§ Task directions
Count how many lines of the material contain the string "this", then give that number and nothing more.
---+---
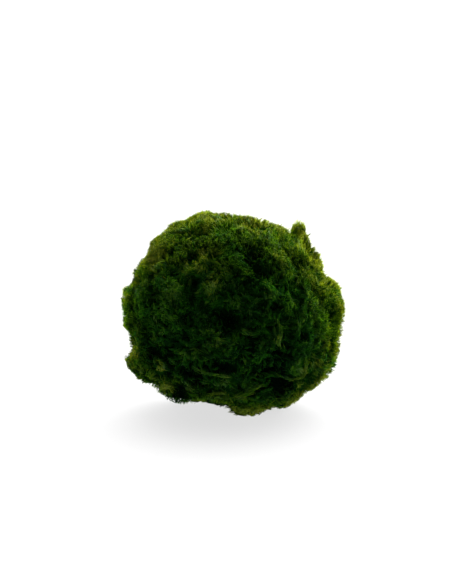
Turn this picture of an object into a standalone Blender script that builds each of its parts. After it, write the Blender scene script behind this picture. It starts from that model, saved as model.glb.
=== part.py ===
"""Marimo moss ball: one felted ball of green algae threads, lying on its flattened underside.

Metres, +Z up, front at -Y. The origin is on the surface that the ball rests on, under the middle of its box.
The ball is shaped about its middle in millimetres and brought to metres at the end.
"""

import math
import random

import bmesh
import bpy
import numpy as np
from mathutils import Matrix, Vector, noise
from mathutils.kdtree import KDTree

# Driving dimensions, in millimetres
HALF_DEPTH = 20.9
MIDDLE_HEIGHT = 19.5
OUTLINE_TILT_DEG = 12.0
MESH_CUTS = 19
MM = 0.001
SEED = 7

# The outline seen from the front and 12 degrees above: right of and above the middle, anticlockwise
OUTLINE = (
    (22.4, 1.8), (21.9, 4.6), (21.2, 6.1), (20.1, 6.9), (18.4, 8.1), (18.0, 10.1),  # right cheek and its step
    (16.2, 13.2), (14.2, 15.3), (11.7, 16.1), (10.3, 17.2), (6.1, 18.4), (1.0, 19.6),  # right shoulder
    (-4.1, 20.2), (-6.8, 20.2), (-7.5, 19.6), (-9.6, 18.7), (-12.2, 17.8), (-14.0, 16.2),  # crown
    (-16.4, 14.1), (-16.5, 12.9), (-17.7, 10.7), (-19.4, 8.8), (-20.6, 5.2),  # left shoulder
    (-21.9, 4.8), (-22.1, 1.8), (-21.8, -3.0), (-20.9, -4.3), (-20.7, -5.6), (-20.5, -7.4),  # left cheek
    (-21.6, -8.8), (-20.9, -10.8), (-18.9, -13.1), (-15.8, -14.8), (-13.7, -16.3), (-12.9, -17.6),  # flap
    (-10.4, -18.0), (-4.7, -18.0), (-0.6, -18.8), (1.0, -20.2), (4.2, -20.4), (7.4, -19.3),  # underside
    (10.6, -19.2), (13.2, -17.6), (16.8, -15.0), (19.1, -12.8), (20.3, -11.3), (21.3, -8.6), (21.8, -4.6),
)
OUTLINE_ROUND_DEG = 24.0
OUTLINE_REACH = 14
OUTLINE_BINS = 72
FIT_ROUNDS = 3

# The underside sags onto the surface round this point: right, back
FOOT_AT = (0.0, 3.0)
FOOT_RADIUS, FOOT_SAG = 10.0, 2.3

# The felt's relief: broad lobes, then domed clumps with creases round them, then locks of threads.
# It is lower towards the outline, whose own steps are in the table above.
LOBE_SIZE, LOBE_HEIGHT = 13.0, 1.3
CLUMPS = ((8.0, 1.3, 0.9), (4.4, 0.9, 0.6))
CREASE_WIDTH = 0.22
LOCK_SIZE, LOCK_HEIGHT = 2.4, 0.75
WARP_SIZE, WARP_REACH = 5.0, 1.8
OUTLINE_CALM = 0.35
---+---
§ Output of the task
2